The fact that congestion pricing is near the top of the agenda in Albany as Democrats prepare to take full control of state government, and that both Gov. Cuomo and challenger Cynthia Nixon backed it during the 2018 gubernatorial campaign, represents a partial victory. It’s unclear whether the fourth regional plan drove that conversation, helped shape it or was merely in step with the zeitgeist. Whatever linkage, Wright says that overall, “We’ve been really pleased at how many of the ideas seem to be catching currency.” The fact that some of the ideas in the plan—like the notion of closing the subway system at night to permit regular maintenance—generated controversy is seen as a good thing: negative buzz is better than no buzz at all.

There’s been concrete progress, too, according to RPA. The MTA’s Fast Forward Plan embraced elements of the regional plan’s transit to-do list, and JFK airport is getting the kind of revamp and expansion RPA wanted to see. New Jersey’s governor moved the Garden State toward rejoining the

Regional Greenhouse Gas Initiative (RGGI), while Connecticut adopted a greenhouse-gas reduction target and New York took big steps toward more aggressive offshore wind development, while the Army Corps of Engineers started studying whether surge barriers could help protect the region and there was progress toward a bigger network of bike trails. In the area of housing affordability, the city is testing the viability of “accessory dwelling units” and considering revising its property-tax system, while a handful of municipalities revised zoning rules to favor affordable housing.

“I think there is kind of region-wide recognition that housing production really never recovered from the recession,” Wright says, “and that it’s a different kind of housing we need.” Wright says he recognizes that development of any kind arouses suspicions about displacement, and notes, “More important than building new housing in the short term is making sure affordable-housing is maintained.”

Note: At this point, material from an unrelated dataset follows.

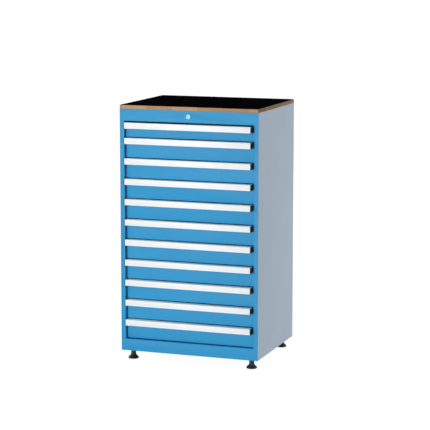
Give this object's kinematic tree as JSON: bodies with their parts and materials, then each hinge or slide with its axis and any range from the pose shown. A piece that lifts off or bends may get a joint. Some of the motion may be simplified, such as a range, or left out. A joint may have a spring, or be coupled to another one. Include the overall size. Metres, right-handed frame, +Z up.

The lack of federal commitment to the Gateway project is troubling, but the fact that New York Gov. Cuomo and New Jersey Gov. Murphy are working together on Gateway—and that incoming Connecticut Gov. Lamont seems open to cross-border collaboration, is promising. “I think that there’s a better understanding of regional connectivity and how growth needs to be balanced,” Wright says.

Needless to say, challenges abound. The federal issues can’t be ignored. Its pros and cons aside, the planned Amazon move to Queens makes it even more important to incorporate Newark into the region’s growing tech-industry map. The MTA has to maintain a balance between addressing massive repair needs and investing to expand the system because, Wright says, the lack of new capacity is “why our system is so strained today and why we don’t have any give in it.”

Even if the transit system and climate change need attention, like, yesterday, the plan is a 25-year document. “This is really meant to be something that has a generational lifespan,” he says. ” If we’d have checked off all our boxes [by now], we’d have failed.”